For a wearable device to be implantable, the power source must be continuous, sustainable, and reliable. To that end, harvesting heat from the human body using a thermoelectric generator (TEG) has been proposed as a plausible solution, owing to the fact that body heat is a continuous power source and is readily available. A major disadvantage, however, is that the body temperature can fluctuate and, in turn, cause fluctuations in the output power of the TEG, hampering stable device operation. While this can be avoided by combining the TEG with an energy storage device (battery), its practical implementation is far from straight-forward. “Traditional lithium ion (Li-ion) batteries cannot be charged by a TEG due to their much higher charging voltage compared to the output voltage of TEG. This makes them challenging to use in low-power wearable electronics,” explains Prof. Woochul Kim from Yonsei University, Korea, who conducts research on thermoelectric conversion.

To address this issue, Prof. Kim, along with a group of researchers from Yonsei University and Texas A & M University adopted an innovative approach that synergistically integrated a wearable TEG (WTEG) with a lithium-sulphur (Li-S) battery to obtain a power source that delivered power sustainably and continuously. Their findings were published in a recent study in Nano Energy.

The choice of Li-S battery over a Li-ion battery overcame the problem of high charging voltage on one hand and, on the other, offered a suitable discharge voltage for operating a commercial blood glucose sensor.
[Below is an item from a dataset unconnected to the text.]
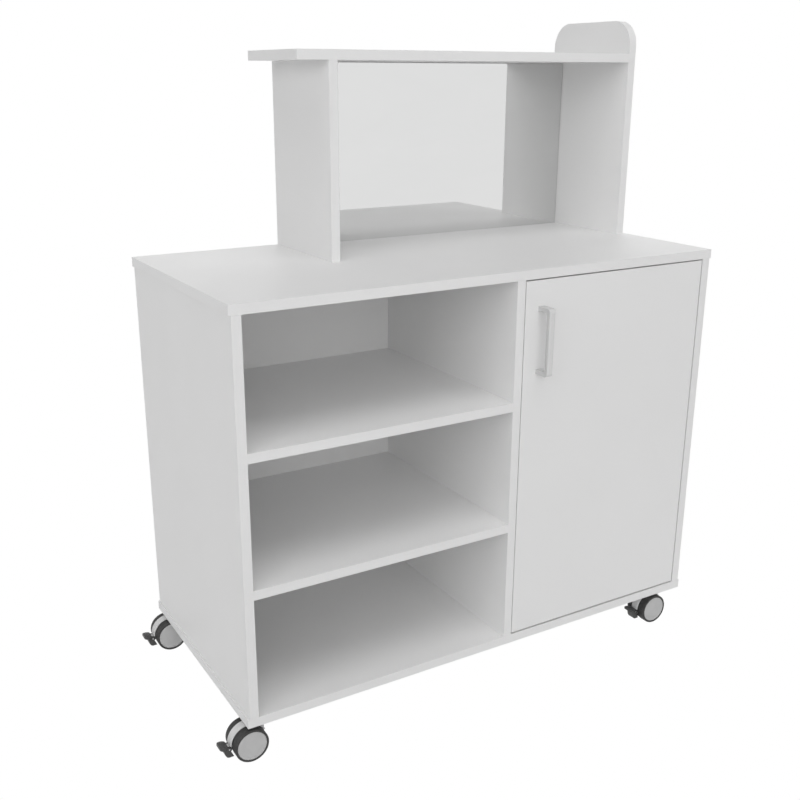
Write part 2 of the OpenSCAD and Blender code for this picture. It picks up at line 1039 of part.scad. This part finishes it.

In addition, the researchers used a voltage booster to raise the voltage of the WTEG to the level required by the battery. While this led to some loss, the WTEG generated more than enough power (~ 378 µW) to meet the requirement of the glucose sensor (64 µW), storing the excess power in the Li-S battery, which provided a stable operation voltage despite large power fluctuations.

The researchers are thrilled with these findings. “Our work has demonstrated, for the first time, the feasibility of operating a commercial glucose sensor with only body heat,” comments an excited Prof. Kim.